Y ni aún así fueron capaces de dar color a sus aspiraciones, incluso de justificar las razones por las que ocupan un puesto del segundo nivel. Dávila Miura, Eugenio de Mora y Miguel Abellán, le pegaron una paliza de aburrimiento al inocente público bilbaíno, sumieron en el descrédito al arte de torear, y se quedaron tan anchos.

Parecían salidos de la escuela de adefesio los tres. No se puede hacer toreo más tosco y destemplado, más monótono y desastroso. Dávila Miura con sus aposturas medio tremendistas, era incapaz de templar los pases; Eugenio de Mora prodigaba los enganchones; Miguel Abellán perdió los papeles con el tercer toro, al que trapaceó desbordado, y toreó por los cuatro puntos cardinales del redondel al sexto abusando del pico y sumido en las destemplanzas, para acabar dando un sainete con el descabello.
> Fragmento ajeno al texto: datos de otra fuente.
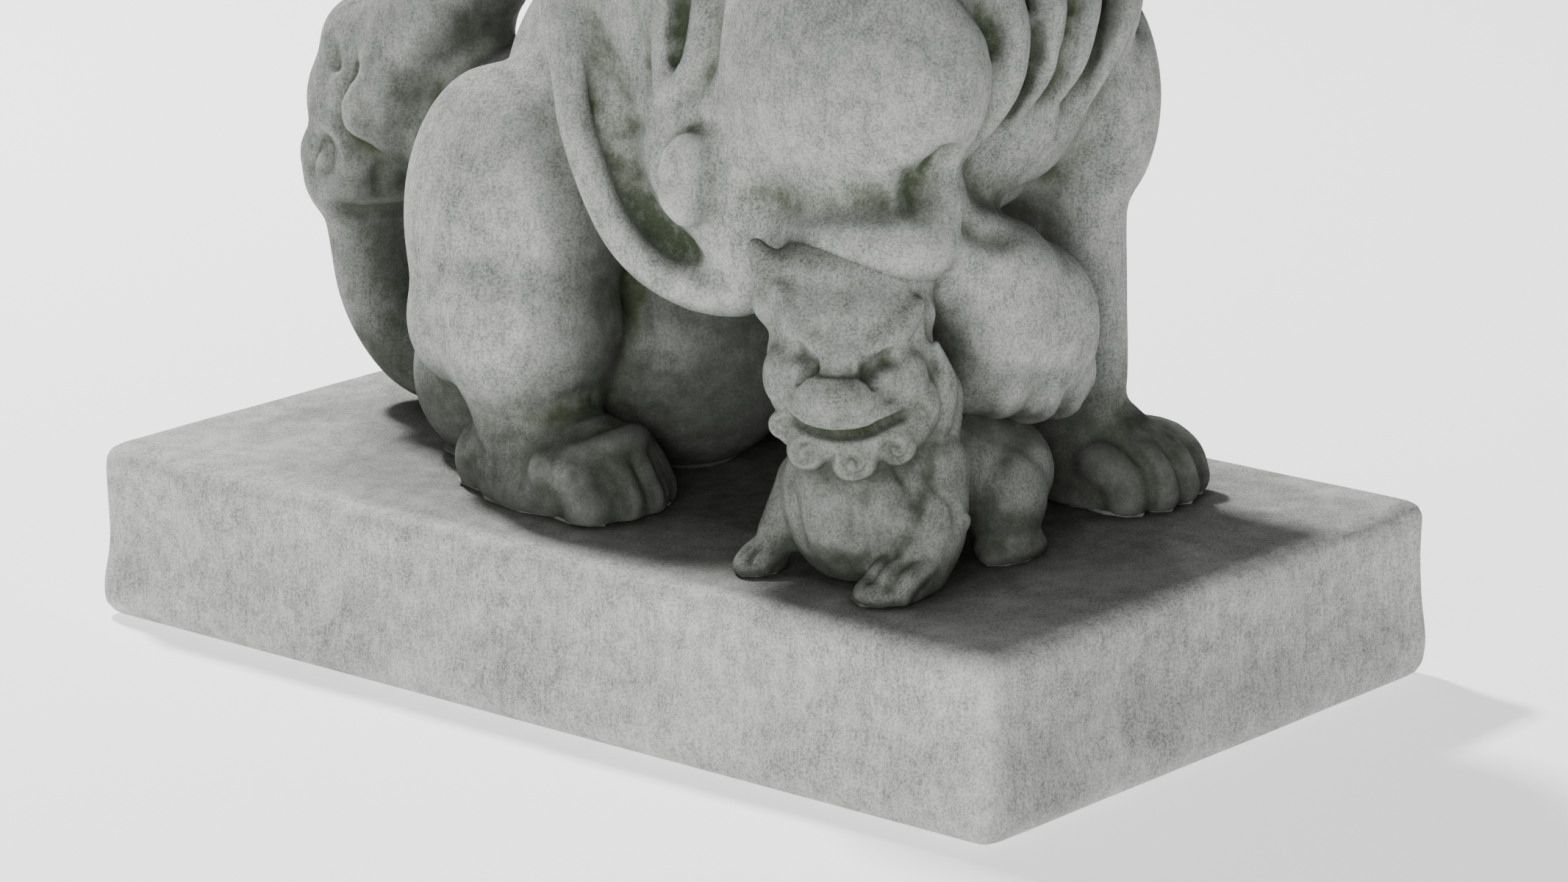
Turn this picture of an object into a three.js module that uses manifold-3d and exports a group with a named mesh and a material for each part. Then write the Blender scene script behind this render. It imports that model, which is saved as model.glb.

Y no se crea que el público bilbaíno les reprochó nada. Bueno, abroncó una vez a Miguel Abellán, pitó un poco a Mora otra. Pero en realidad se pasó la tarde aplaudiéndolos a ambos, y a Dávila Miura también, naturalmente. Y pidiendo música.

La música le priva al público bilbaíno. Apenas un torero apunta los primeros compases de su faena ya está pidiendo música -a este ritmo: "¡Mú-si-ca!"- con acompañamiento sincopado de palmas que subrayan cada sílaba.

La petición de música del público bilbaíno constituye todo un espectáculo pues, bien formado y fortachón que es por naturaleza, posee unas manos como tabiques y cada palmada que da produce el estruendo propio de una tormenta en el Trópico. Luego, cuando la banda ataca una de las escogidas piezas de su variado repertorio es una gozada por la belleza interpretativa de la composición, tocada con tanto entusiasmo que pueden oírla por todo el Gran Bilbao.

En Bilbao la banda sólo toca si se lo ordena el presidente y la señal convenida es sacar un pañuelo blanco. El presidente suele ser generoso en cuestión de músicas y provoca situaciones surrealistas como las de esta corrida, con unos toreros abajo pegando trapazos mientras arriba la banda proclamaba un triunfalismo de gloria bendita expandiendo a los espacios siderales los castizos compases de Pepita Creus y olé.

Los toreros, entonces, aprovechaban para marcarse, entre mantazos, unos desplantes chulescos que no se habría atrevido a hacer ni el mismísimo Manolete en sus más celebradas tardes. Resultaba ridículo, pero a lo mejor les servía para disimular la magnitud de su fracaso y no sentir la necesidad de reconocer que son toreros del montón.